- **Data to use**:

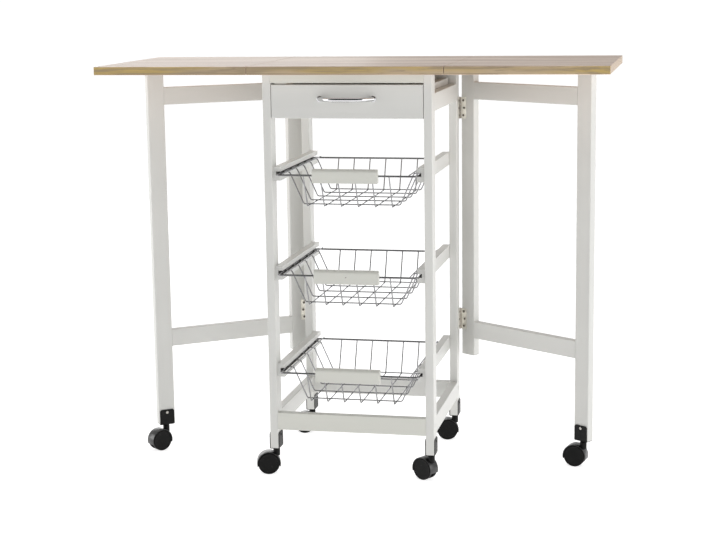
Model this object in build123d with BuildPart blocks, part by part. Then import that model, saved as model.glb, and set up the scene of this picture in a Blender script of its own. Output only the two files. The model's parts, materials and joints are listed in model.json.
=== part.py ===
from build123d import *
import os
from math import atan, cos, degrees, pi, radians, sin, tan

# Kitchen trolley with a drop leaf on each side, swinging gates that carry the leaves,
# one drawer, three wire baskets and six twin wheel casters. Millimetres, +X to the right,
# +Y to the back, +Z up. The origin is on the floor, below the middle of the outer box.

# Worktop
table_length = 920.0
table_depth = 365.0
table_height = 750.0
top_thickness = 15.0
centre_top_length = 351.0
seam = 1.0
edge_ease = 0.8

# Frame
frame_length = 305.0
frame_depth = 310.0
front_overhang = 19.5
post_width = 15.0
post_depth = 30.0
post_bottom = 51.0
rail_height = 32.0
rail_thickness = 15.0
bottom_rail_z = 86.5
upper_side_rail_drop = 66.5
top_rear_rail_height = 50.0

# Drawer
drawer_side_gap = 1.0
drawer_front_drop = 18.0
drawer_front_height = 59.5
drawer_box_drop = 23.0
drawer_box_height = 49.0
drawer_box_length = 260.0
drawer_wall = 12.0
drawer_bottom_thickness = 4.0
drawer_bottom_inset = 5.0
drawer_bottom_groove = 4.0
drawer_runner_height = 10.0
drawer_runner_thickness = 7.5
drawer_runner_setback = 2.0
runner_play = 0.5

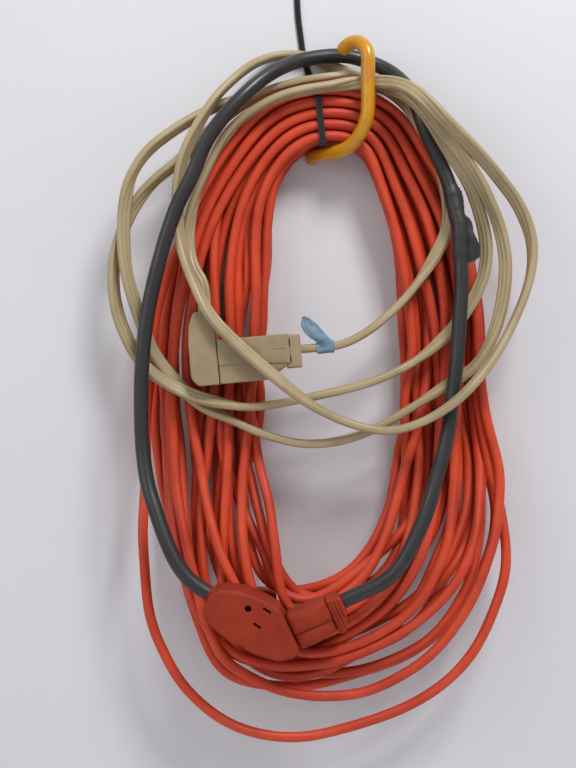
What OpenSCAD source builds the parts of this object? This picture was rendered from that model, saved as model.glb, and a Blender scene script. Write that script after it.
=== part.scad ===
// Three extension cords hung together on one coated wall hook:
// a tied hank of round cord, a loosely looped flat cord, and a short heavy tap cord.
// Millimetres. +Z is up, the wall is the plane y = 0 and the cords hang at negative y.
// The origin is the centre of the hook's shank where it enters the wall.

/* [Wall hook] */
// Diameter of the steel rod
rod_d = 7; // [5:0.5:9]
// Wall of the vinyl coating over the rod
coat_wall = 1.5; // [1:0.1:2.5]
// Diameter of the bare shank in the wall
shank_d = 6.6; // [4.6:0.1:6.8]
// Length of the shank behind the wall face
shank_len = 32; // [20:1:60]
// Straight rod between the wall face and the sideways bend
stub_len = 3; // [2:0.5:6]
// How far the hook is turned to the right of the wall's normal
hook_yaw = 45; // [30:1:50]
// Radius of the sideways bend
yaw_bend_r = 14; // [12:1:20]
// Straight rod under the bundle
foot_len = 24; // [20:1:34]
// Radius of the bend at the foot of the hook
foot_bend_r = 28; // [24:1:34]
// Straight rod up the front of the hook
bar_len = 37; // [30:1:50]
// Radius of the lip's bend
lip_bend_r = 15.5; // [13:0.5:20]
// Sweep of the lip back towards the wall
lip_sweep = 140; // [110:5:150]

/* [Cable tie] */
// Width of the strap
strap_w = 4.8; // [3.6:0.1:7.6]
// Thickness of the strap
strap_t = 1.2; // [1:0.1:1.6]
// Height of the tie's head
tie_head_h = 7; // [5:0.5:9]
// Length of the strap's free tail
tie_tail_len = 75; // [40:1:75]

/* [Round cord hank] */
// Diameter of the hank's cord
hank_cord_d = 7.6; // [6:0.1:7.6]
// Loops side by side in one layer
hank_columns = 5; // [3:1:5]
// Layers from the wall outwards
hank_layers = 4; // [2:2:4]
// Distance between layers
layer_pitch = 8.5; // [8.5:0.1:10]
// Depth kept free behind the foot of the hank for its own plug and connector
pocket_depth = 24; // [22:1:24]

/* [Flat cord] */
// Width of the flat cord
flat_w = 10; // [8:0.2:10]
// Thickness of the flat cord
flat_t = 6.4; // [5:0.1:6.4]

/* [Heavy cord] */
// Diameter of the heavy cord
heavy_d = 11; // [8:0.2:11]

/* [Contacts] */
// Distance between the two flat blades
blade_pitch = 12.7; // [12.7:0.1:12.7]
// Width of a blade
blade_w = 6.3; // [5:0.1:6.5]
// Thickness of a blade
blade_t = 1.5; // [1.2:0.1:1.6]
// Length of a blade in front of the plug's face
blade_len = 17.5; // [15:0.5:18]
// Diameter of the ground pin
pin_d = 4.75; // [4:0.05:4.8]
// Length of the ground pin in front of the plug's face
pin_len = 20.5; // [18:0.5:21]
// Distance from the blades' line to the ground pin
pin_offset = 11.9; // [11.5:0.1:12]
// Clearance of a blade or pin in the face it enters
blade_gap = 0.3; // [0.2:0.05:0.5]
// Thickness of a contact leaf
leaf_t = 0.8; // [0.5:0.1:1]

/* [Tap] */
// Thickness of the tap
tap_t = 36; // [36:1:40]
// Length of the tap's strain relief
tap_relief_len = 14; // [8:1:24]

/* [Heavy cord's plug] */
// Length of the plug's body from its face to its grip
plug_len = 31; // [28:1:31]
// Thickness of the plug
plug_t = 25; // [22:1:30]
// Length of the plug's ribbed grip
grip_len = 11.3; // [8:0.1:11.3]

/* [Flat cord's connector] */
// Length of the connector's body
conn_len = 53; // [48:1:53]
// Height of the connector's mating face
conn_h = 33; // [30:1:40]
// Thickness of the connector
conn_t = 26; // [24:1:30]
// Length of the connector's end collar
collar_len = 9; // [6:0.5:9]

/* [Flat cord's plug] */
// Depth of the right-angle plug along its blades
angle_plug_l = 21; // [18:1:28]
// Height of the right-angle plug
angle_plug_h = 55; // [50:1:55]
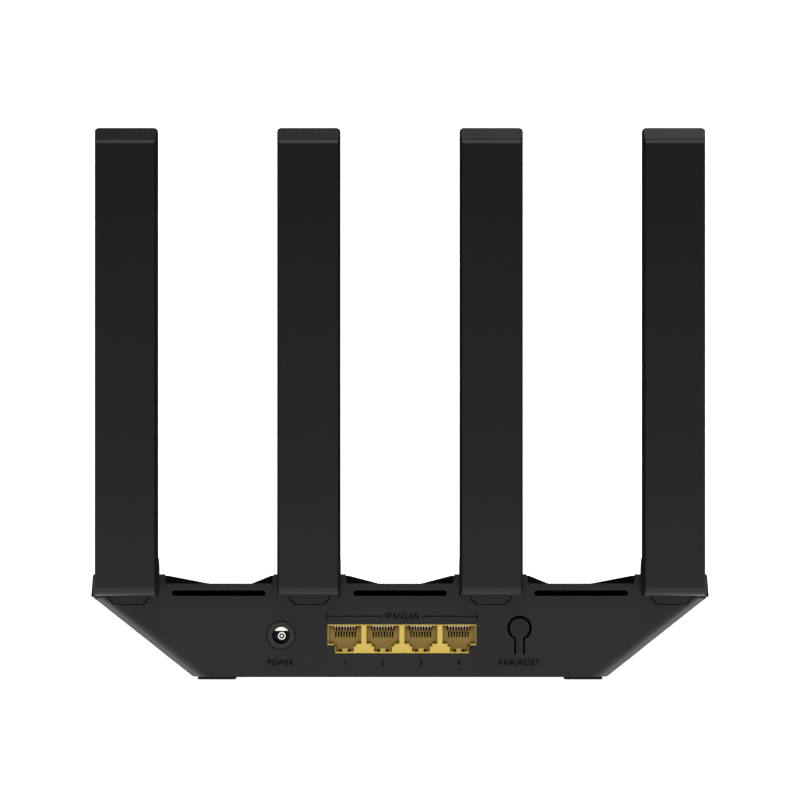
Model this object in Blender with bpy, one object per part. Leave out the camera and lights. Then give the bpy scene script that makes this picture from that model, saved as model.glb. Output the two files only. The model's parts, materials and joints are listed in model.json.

- **What you are asked to do**: Quote the listing above from its first line to the line with "# +Y to the", inclusive, and add nothing.

- **Exercise response**:
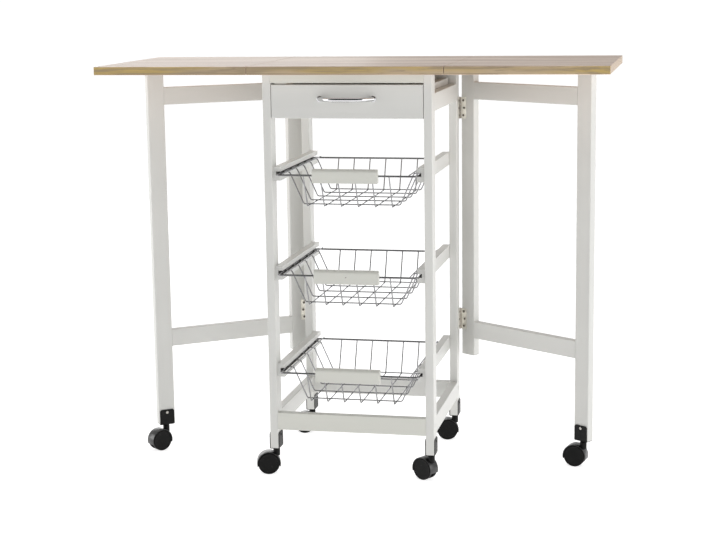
Model this object in build123d with BuildPart blocks, part by part. Then import that model, saved as model.glb, and set up the scene of this picture in a Blender script of its own. Output only the two files. The model's parts, materials and joints are listed in model.json.
=== part.py ===
from build123d import *
import os
from math import atan, cos, degrees, pi, radians, sin, tan

# Kitchen trolley with a drop leaf on each side, swinging gates that carry the leaves,
# one drawer, three wire baskets and six twin wheel casters. Millimetres, +X to the right,
# +Y to the back, +Z up. The origin is on the floor, below the middle of the outer box.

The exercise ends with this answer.